= Memorial Rock =

Boulder in Colorado, United States

Memorial Rock is a 8500000 lb boulder on State Highway 145 (SH 145) near Dolores in the US state of Colorado.

==Rockfall==
Rockfall, caused by ice jacking during freeze-thaw cycles in the Rocky Mountains, is cited as a "chronic hazard" at over 750 locations by the Colorado Department of Transportation (CDOT). On May 24, 2019, a 10000000 lb rockfall from a 2000 ft mountain ledge occurred at milepost 22 of SH 145 near Dolores, completely covering and closing the highway. The largest rock in the rockfall left an 8 ft trench behind it. Another, smaller boulder that weighed over 2000000 lbs and was 48 ft long came down in the same rockfall and was blasted to fragments on May 26 by the state in order to reopen one lane of SH 145.

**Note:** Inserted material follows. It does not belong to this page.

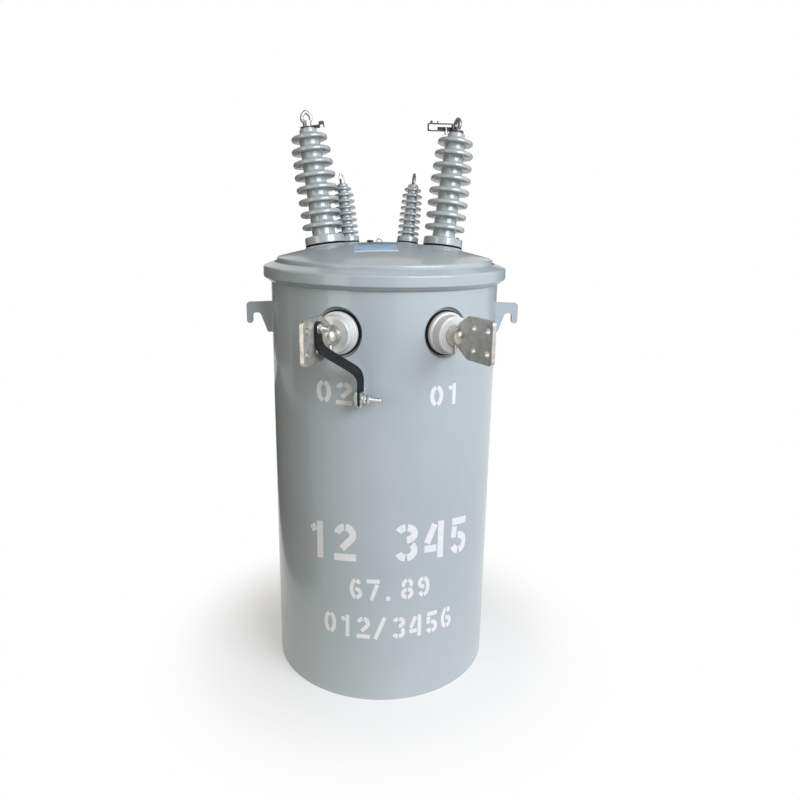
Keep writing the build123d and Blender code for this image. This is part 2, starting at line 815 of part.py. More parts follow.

==Designation as landmark==
When it was deemed impractical to remove or destroy with explosives, Governor Jared Polis declared the largest boulder would be named Memorial Rock as a memorial landmark and left where it came to rest; the highway would be rebuilt and rerouted slightly at a cost of over $1 million. The governor stated he hoped it would become a tourist attraction, and the state would be seeking a matching designation and funding from the U.S. Federal Government.